Original photo as published by Campaign for Accountability. Scaly, ant-eating pangolins are at risk of extinction—and being studied as a potential coronavirus host. But the animals are still available for sale on Facebook.

CfA Executive Director Daniel E. Stevens said, “Poachers and their dealers should not be able to openly sell illegally trafficked pangolins on Facebook and its platforms. Facebook claims that it prohibits the sale of endangered or threatened animals on its platforms, but pangolins are easily available for anyone who searches for the animal. This is yet another example of Facebook failing to enforce its own rules across its platform.”

TTP identified a number of Facebook pages that offer pangolins, including one entitled “Pangolin Scales for Sale in Vietnam” and another called “Rhino Horns And Pangolin scales For sale In China.” Vietnam and China are two of the biggest markets for pangolin products. Pangolin scales are coveted for traditional Chinese medicine, and its meat is consumed in China and Vietnam as well as in parts of Africa. Pangolin skin is also made into leather. Facebook took down at least one of the pages after a reporter from BuzzFeed, who had been given access to the findings by TTP, asked Facebook for comment.

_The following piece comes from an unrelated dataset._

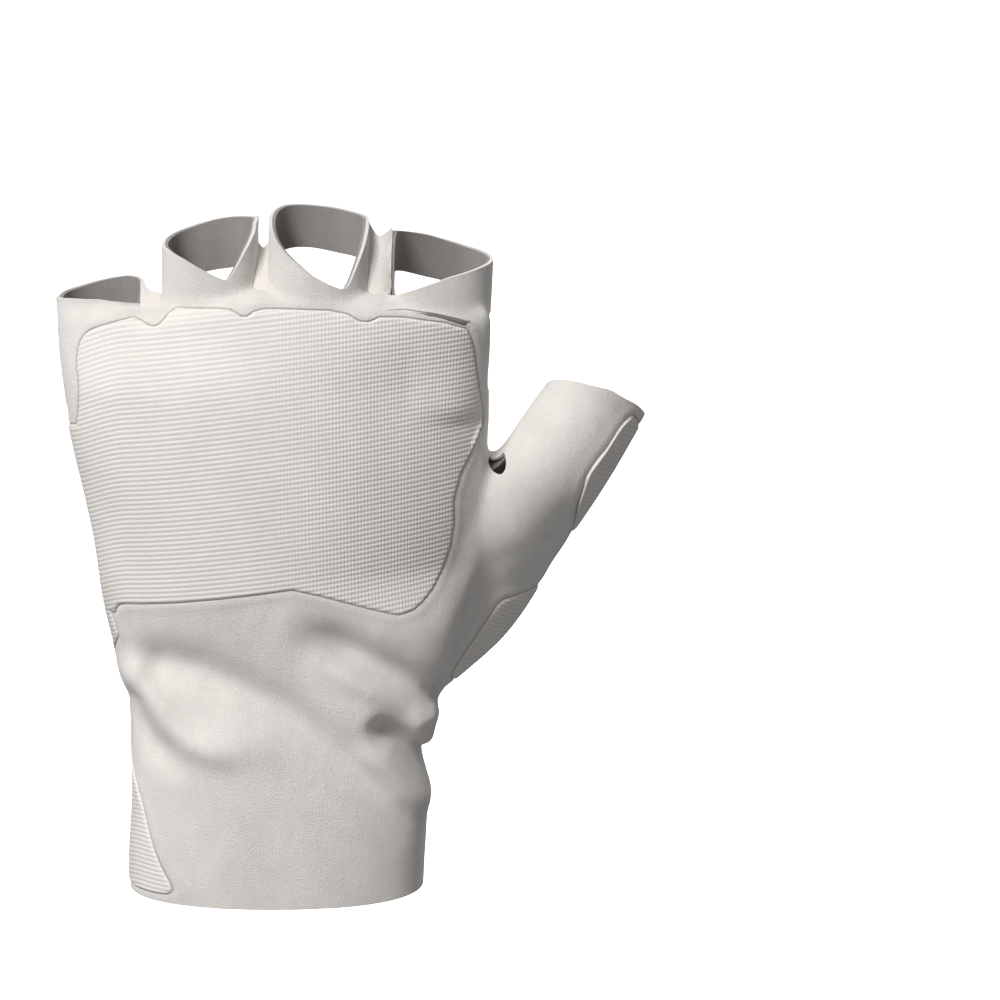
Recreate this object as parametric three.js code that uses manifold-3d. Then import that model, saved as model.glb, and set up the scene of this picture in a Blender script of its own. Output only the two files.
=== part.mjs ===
// An open-palm climbing glove for the left hand, standing as it does when a hand fills it.
// Millimetres, +Z towards the fingers, -Y out of the back of the hand, +X towards the thumb.
import * as THREE from "three";
import Module from "manifold-3d";

const wasm = await Module();
wasm.setup();
const { Manifold, Mesh: SolidMesh, CrossSection } = wasm;

// Driving sizes
const gloveHeight = 170; // hem to the tip of the middle loop
const handWidth = 104; // across the knuckles
const handDepth = 40; // back to palm at the wrist
const leather = 1.0;
const cloth = 1.0;
const ply = 0.2; // air between neighbouring layers
const rubber = 1.2;
const tape = 1.3;
const pileHeight = 1.6;
const strapThickness = 1.4;
const webThickness = 0.9;
const liningInset = 1.4; // how far the lining stops short of each leather edge
const cutterRun = 5; // how far a cutting shape runs past the edge that it opens
const sideSeam = 1; // depth at which the palm side of the leather begins
const thumbSeamSlope = 0.18; // how fast that depth grows towards the thumb's tip
const handFacets = 40;
const loopFacets = 24;

// Cross-sections of the hand, hem to crotch: heights are shares of gloveHeight,
// sides of handWidth and depths of handDepth.
const handSections = [
  { up: 0.000, ulnar: -0.356, radial: 0.346, back: -0.550, palm: 0.525, power: 2.10 },
  { up: 0.047, ulnar: -0.355, radial: 0.351, back: -0.545, palm: 0.525, power: 2.10 },
  { up: 0.088, ulnar: -0.350, radial: 0.356, back: -0.535, palm: 0.530, power: 2.10 },
  { up: 0.129, ulnar: -0.342, radial: 0.358, back: -0.525, palm: 0.537, power: 2.15 },
  { up: 0.176, ulnar: -0.342, radial: 0.363, back: -0.510, palm: 0.537, power: 2.15 },
  { up: 0.224, ulnar: -0.346, radial: 0.375, back: -0.495, palm: 0.525, power: 2.20 },
  { up: 0.271, ulnar: -0.354, radial: 0.385, back: -0.485, palm: 0.512, power: 2.20 },
  { up: 0.318, ulnar: -0.368, radial: 0.404, back: -0.480, palm: 0.500, power: 2.25 },
  { up: 0.359, ulnar: -0.377, radial: 0.423, back: -0.475, palm: 0.500, power: 2.25 },
  { up: 0.406, ulnar: -0.392, radial: 0.442, back: -0.470, palm: 0.495, power: 2.30 },
  { up: 0.453, ulnar: -0.402, radial: 0.462, back: -0.463, palm: 0.485, power: 2.30 },
  { up: 0.518, ulnar: -0.410, radial: 0.476, back: -0.455, palm: 0.470, power: 2.35 },
  { up: 0.582, ulnar: -0.428, radial: 0.486, back: -0.450, palm: 0.450, power: 2.40 },
  { up: 0.647, ulnar: -0.450, radial: 0.492, back: -0.445, palm: 0.430, power: 2.45 },
  { up: 0.706, ulnar: -0.467, radial: 0.500, back: -0.430, palm: 0.405, power: 2.50 },
  { up: 0.765, ulnar: -0.481, radial: 0.502, back: -0.405, palm: 0.375, power: 2.50 },
  { up: 0.824, ulnar: -0.492, radial: 0.510, back: -0.365, palm: 0.237, power: 2.50 },
  { up: 0.871, ulnar: -0.490, radial: 0.510, back: -0.315, palm: 0.125, power: 2.50 },
];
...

Facebook has repeatedly failed to stem wildlife trafficking. For example, wildlife advocates have previously accused Facebook of serving advertisements on pages that sell the body parts of threatened animals, including elephant ivory, rhino horns, and tiger teeth.

Notably, in March 2018, Facebook joined the Coalition to End Wildlife Trafficking Online, which established a goal of reducing wildlife trafficking on tech platforms by 80 percent by 2020. Tech companies that joined the coalition agreed to implement user awareness tools on their platforms. TTP, however, did not encounter any of these measures during its review of these pages.

Mr. Stevens continued, “Facebook has publicly committed to stopping the trafficking of endangered animals, yet it has completely failed to abide by its commitment. At a time when the pangolin is being studied as a potential intermediate coronavirus host, Facebook is failing to police its platform for the buying and selling of this vulnerable animal. Facebook’s broken promises are continuing to haunt the well-being of the world.”

Campaign for Accountability is a nonpartisan, nonprofit watchdog organization that uses research, litigation, and aggressive communications to expose misconduct and malfeasance in public life and hold those who act at the expense of the public good accountable for their actions.